#### INFORMATION SUPPLIED

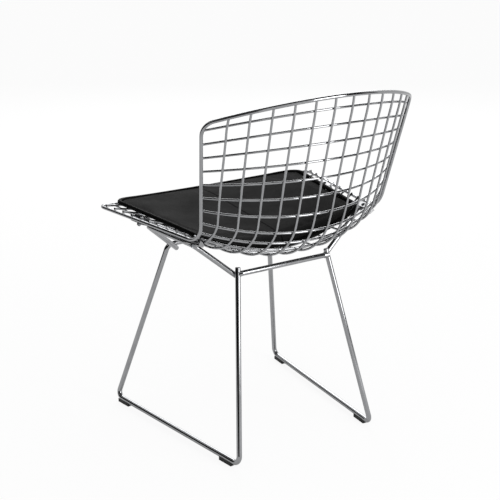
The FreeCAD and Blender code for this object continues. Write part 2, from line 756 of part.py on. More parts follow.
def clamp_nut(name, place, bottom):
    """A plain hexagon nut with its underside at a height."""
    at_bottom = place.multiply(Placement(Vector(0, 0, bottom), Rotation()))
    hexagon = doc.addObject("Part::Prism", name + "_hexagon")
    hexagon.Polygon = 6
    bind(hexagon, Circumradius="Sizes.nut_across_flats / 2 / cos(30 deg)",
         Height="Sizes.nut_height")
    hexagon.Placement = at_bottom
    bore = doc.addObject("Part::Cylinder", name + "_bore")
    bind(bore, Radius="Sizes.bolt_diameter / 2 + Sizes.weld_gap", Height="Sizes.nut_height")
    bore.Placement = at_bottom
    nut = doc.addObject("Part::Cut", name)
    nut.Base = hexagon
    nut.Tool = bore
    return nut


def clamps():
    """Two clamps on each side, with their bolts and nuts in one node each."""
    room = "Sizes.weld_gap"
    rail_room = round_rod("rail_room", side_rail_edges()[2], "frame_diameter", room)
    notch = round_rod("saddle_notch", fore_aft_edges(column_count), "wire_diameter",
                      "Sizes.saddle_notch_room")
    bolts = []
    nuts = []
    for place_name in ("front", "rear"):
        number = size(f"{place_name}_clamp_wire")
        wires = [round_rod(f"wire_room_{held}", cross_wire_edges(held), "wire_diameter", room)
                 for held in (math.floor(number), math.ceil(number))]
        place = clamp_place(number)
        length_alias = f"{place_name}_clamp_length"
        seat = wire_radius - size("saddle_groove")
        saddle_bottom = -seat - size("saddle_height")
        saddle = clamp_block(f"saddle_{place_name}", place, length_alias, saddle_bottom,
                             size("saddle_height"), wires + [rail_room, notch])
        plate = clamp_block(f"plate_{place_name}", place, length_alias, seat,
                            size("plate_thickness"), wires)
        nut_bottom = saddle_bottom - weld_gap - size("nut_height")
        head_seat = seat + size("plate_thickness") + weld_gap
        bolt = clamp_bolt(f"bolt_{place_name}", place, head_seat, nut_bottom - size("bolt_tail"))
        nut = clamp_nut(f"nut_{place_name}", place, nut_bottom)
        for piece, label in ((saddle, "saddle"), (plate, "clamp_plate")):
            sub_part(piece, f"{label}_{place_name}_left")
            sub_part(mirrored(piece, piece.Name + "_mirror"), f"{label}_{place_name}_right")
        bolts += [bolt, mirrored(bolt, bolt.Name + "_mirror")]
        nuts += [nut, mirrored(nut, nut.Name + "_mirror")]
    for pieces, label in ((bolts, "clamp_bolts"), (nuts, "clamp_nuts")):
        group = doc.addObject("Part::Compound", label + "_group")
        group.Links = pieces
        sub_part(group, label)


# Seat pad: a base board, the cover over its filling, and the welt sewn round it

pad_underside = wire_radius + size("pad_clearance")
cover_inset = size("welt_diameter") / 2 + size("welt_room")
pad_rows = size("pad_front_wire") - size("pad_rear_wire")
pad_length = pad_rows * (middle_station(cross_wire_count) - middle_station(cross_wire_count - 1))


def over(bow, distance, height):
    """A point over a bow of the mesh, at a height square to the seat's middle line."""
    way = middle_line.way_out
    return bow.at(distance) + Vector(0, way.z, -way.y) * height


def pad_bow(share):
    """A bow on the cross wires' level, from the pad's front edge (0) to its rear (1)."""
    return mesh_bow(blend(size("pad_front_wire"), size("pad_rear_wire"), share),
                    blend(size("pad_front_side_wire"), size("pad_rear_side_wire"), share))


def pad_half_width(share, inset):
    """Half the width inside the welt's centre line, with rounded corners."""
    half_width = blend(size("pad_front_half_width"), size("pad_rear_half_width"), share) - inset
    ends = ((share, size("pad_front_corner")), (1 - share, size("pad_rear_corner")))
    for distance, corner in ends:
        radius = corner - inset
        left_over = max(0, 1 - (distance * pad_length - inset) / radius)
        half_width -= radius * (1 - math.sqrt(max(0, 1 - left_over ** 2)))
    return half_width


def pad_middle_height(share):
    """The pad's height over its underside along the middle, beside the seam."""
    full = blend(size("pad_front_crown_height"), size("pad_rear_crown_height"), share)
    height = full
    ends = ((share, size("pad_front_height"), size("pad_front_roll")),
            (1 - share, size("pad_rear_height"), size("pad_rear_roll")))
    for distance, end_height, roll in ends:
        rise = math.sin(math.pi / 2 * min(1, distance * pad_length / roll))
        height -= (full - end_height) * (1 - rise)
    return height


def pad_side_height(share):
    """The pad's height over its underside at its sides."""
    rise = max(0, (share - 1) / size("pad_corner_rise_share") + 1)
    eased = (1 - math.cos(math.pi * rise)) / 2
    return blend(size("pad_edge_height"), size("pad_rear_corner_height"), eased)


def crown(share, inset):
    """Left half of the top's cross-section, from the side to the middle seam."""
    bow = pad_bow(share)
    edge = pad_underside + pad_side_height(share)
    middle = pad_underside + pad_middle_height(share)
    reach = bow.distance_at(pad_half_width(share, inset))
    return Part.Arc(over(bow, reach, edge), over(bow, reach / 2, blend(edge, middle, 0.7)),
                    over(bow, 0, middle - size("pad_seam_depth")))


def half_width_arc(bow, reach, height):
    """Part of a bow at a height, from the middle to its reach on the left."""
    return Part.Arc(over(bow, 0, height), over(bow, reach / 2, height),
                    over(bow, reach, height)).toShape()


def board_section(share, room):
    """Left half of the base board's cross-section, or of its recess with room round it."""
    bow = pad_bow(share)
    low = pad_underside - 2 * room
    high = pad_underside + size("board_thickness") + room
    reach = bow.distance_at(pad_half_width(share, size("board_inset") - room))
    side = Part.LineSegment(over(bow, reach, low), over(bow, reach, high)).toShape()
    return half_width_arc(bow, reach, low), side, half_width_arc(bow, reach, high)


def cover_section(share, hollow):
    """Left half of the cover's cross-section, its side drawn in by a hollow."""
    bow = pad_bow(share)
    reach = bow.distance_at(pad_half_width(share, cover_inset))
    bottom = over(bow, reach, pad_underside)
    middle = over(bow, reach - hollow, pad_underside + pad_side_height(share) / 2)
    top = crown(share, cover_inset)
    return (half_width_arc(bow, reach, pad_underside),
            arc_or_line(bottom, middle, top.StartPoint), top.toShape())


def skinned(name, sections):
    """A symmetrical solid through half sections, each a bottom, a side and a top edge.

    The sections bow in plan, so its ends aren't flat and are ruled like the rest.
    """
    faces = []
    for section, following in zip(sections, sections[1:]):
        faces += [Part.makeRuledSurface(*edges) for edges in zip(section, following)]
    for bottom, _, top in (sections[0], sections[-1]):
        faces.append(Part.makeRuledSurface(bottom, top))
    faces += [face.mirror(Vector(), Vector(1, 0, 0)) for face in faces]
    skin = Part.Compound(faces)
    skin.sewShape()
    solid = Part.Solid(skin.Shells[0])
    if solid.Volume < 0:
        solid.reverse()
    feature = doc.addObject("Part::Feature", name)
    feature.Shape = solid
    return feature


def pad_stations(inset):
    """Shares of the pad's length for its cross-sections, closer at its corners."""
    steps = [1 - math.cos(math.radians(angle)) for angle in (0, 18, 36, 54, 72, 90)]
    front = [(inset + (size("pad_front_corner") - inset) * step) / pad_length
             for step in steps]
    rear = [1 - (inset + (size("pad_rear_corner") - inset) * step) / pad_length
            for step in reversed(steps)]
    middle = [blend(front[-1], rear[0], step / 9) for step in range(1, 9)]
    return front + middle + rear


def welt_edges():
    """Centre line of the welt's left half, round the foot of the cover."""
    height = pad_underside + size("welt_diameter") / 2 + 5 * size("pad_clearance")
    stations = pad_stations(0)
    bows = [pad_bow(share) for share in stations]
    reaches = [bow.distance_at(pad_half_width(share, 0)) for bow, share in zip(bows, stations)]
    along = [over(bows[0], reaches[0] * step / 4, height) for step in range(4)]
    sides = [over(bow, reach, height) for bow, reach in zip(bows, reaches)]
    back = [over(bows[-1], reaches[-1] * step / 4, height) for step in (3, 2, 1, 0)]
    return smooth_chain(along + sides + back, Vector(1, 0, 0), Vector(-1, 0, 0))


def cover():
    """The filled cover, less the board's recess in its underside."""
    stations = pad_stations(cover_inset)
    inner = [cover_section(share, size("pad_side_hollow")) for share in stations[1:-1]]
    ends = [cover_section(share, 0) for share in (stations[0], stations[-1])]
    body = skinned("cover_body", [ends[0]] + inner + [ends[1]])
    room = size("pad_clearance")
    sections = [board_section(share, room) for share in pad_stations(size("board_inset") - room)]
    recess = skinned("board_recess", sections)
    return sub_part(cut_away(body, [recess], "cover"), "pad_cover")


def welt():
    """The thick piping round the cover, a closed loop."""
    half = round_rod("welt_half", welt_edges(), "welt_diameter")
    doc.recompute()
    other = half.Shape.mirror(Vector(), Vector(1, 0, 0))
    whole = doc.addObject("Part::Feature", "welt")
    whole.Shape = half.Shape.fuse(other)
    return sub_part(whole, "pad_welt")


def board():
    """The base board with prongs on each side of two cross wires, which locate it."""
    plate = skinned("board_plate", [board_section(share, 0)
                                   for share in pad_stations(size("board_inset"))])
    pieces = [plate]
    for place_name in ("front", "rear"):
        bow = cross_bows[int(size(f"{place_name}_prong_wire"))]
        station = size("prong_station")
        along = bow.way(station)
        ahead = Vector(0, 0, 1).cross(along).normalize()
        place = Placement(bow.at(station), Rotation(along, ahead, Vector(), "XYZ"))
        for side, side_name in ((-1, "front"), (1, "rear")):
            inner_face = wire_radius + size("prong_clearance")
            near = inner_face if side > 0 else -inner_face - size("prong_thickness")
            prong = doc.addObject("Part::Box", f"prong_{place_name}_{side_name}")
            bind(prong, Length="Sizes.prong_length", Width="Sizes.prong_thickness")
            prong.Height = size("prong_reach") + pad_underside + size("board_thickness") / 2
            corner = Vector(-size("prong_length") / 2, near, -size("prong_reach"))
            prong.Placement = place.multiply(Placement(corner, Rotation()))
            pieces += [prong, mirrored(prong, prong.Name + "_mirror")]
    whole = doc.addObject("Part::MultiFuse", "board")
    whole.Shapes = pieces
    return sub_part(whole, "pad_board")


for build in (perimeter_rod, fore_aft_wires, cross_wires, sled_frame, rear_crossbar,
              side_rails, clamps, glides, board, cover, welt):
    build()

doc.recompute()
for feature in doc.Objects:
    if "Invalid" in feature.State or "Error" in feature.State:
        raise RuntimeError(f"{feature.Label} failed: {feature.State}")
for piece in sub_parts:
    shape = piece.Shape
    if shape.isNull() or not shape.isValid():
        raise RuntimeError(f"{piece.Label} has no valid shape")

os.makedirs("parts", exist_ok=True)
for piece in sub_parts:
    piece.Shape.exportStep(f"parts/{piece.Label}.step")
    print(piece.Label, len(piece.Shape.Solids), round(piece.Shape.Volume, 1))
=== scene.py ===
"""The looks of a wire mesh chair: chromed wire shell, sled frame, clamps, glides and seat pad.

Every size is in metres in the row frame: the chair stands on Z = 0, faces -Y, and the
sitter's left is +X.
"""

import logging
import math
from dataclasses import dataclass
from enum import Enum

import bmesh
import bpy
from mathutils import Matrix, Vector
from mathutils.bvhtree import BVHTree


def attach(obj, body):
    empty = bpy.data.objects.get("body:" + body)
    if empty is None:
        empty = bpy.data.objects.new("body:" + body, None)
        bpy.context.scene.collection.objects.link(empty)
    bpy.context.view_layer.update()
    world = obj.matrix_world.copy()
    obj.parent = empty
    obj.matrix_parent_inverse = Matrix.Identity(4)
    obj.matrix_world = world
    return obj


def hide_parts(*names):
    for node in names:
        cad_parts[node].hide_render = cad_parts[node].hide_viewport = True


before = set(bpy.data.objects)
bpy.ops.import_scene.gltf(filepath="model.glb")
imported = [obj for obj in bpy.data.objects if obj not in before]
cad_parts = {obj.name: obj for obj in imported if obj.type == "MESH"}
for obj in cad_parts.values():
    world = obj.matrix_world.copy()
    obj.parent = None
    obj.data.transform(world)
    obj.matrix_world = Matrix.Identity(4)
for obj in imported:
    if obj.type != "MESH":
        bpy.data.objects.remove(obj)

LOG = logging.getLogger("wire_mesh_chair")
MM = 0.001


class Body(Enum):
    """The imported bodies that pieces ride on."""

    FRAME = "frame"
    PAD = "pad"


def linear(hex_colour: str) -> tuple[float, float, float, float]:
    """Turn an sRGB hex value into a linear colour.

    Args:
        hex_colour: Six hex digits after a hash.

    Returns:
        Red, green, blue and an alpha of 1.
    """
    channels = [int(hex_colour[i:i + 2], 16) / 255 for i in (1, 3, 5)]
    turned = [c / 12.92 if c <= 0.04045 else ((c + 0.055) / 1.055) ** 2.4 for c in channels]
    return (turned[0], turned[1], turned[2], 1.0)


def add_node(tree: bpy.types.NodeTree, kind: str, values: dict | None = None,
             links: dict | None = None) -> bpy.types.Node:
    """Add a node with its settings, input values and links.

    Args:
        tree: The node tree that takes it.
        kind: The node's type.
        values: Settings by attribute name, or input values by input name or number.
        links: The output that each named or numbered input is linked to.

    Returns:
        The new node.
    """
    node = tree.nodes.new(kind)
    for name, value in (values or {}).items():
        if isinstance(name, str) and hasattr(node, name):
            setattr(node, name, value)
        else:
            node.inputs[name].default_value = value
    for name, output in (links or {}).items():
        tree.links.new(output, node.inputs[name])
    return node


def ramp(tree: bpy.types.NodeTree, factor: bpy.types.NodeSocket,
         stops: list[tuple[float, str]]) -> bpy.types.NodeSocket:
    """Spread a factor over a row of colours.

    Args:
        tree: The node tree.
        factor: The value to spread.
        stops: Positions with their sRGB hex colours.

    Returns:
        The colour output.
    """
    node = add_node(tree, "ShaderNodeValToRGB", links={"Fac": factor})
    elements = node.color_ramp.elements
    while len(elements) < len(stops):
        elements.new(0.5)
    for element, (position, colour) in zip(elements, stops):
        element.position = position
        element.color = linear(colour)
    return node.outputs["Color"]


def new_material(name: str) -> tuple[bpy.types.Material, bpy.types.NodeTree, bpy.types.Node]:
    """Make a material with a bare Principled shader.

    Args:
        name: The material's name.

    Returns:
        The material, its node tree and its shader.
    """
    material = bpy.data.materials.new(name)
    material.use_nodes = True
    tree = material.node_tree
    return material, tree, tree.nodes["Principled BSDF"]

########

Within the material above, transcribe exactly the lines that run from the line holding "for build in" through the line holding "before = set(bpy.data.objects)".

» **FULL RESPONSE**
for build in (perimeter_rod, fore_aft_wires, cross_wires, sled_frame, rear_crossbar,
              side_rails, clamps, glides, board, cover, welt):
    build()

doc.recompute()
for feature in doc.Objects:
    if "Invalid" in feature.State or "Error" in feature.State:
        raise RuntimeError(f"{feature.Label} failed: {feature.State}")
for piece in sub_parts:
    shape = piece.Shape
    if shape.isNull() or not shape.isValid():
        raise RuntimeError(f"{piece.Label} has no valid shape")

os.makedirs("parts", exist_ok=True)
for piece in sub_parts:
    piece.Shape.exportStep(f"parts/{piece.Label}.step")
    print(piece.Label, len(piece.Shape.Solids), round(piece.Shape.Volume, 1))
=== scene.py ===
"""The looks of a wire mesh chair: chromed wire shell, sled frame, clamps, glides and seat pad.

Every size is in metres in the row frame: the chair stands on Z = 0, faces -Y, and the
sitter's left is +X.
"""

import logging
import math
from dataclasses import dataclass
from enum import Enum

import bmesh
import bpy
from mathutils import Matrix, Vector
from mathutils.bvhtree import BVHTree


def attach(obj, body):
    empty = bpy.data.objects.get("body:" + body)
    if empty is None:
        empty = bpy.data.objects.new("body:" + body, None)
        bpy.context.scene.collection.objects.link(empty)
    bpy.context.view_layer.update()
    world = obj.matrix_world.copy()
    obj.parent = empty
    obj.matrix_parent_inverse = Matrix.Identity(4)
    obj.matrix_world = world
    return obj


def hide_parts(*names):
    for node in names:
        cad_parts[node].hide_render = cad_parts[node].hide_viewport = True


before = set(bpy.data.objects)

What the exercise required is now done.